Para vários investigadores foi bastante frontal e firme na denúncia que fez em relação a vários aspetos por ele observados na condução da política colonial portuguesa centrada e dirigida da então metrópole. É conhecida a crítica contundente em que é destinatária a Companhia de Diamantes de Angola, denunciando os processos incivilizados que a concessionária de extração de diamantes impunha ao pessoal de cor ao seu serviço.
No seu livro “Aventura e Rotina”, acusa o dirigente da Companhia, Ernesto Vilhena, de dirigir “um sistema que em algumas das suas raízes e em várias das suas projeções não é sociologicamente português, prejudicado, como se acha, por um racismo que é de origem belga e por um excesso de autoritarismo que é também exótico em sua origem e em seus métodos” (Univer Cidade Editora, edição brasileira, p. 379).
E acrescenta:
“A tendência da Companhia dos Diamantes - e das companhias e empresas do seu tipo que operam na África portuguesa do mesmo modo que nas outras Africas - talvez seja para reduzir as culturas indígenas a puro material de museu. Os indígenas vivos interessam-nos quase exclusivamente como elementos de trabalho, tanto melhores quanto mais desenraizados de suas culturas maternas e mecanizados em técnicos, operários substitutos de animais de carga.
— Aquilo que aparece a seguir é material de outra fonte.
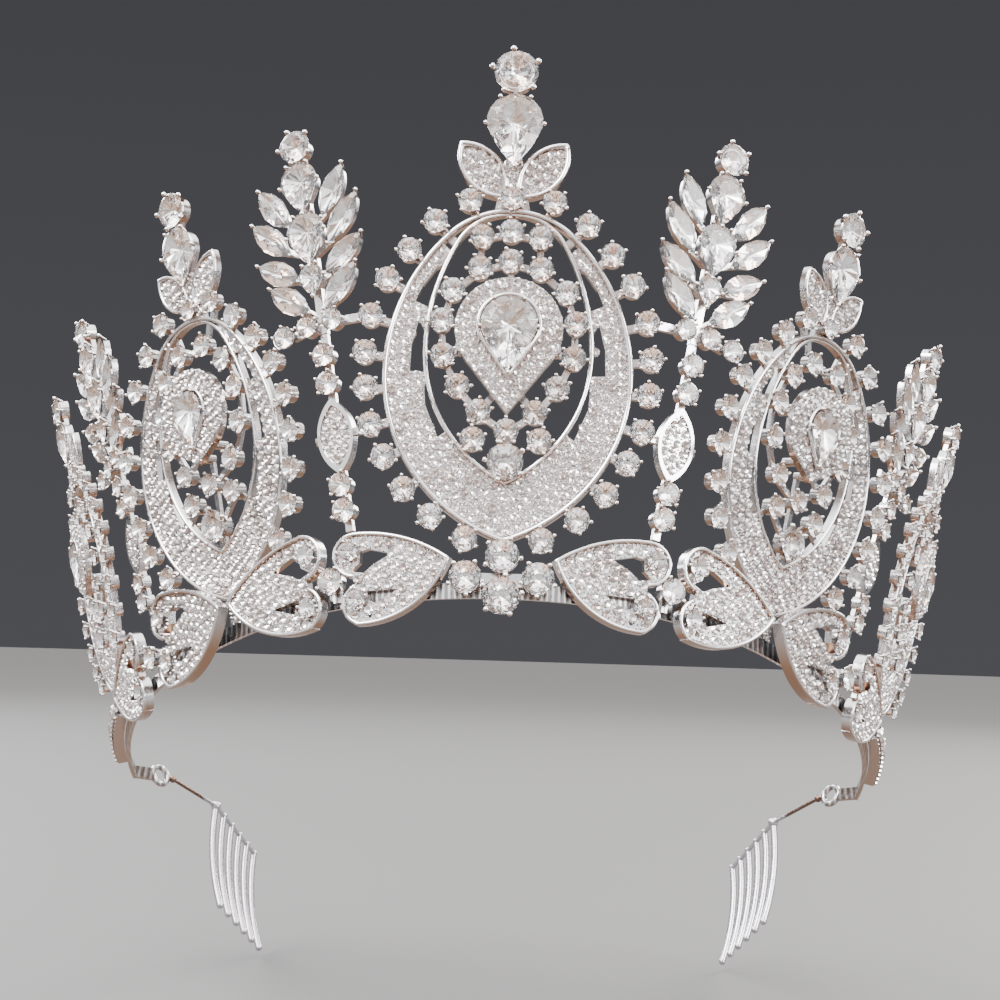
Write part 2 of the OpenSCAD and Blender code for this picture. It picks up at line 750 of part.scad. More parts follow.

A proletarização de tais indígenas, sua segregação em bairros para “trabalhadores indígenas” dentro de comunidades organizadas em pura função desta ou daquela atividade económica, constitui um dos maiores perigos para a gente africana do ponto de vista social e, ao mesmo tempo, cultural” (p. 384).
Embora acreditando na expansão de um método português baseado na convivência de relações pacíficas entre nações europeias e não europeias, não deixava de censurar e lamentar que isso não acontecesse muito na prática, dado que muitos portugueses nas províncias africanas, à época, renegaram as melhores tradições lusitanas, imitando condutas e preconceitos de alemães, belgas, ingleses e sul-africanos.
Não obstante todas as denúncias e reservas de Freyre relativamente à censura do Estado Novo e às práticas racistas da Companhia de Diamantes angolana, os seus críticos, mesmo reconhecendo-as, não as têm como suficientes para questionar a sua colagem ao governo metropolitano sediado em Lisboa.
Mesmo que com sérias reservas, quiçá ambíguas, transcrevem-se estas palavras de Jacinta Baptista, em História de Portugal, O estado Novo (III), voluma XVII, p. 62/3:
“É certo que Freyre visita Portugal e as suas principais colónias em 1951, quando António Ferro já não é Secretário da Propaganda e se encontra a prestar serviço diplomático na Suíça. Mas não é menos certo que o primeiro convite (recusado, como o segundo) para o sociólogo se deslocar a terras portuguesas partiu do entrevistador de Salazar e foi semente que, a seu tempo, acabou por germinar. O escritor brasileiro, que nada tinha de tolo, receara que o convite de Ferro “fosse um tanto comprometedor, no sentido em que são, de ordinário, os convites dos Secretariados Nacionais de Informação, mesmo quando deixam de se intitular de Propaganda. E acabou por aceitar terceiro convite, este dimanado do Ministério do Ultramar - tão apolítico em Portugal como é o Itamarati no Brasil”.
Finaliza, nos seguintes termos:
“Embora redundando num convite prestado à situação política então vigente em Portugal, não o terá sido inteiramente, na maneira em que, por exemplo, denunciou o regime concentracionário observado na Lunda (Angola) e os incivilizados processos que a companhia concessionária da extração dos diamantes impunha ao pessoal de cor ao seu serviço. E foi tão frontal na denúncia que o comandante Ernesto Vilhena, todo-poderoso administrador da Diamang, se viu constrangido a defender a companhia diamantífera em páginas cerradas de argumentação compradas como espaço publicitário do Diário de Notícias”.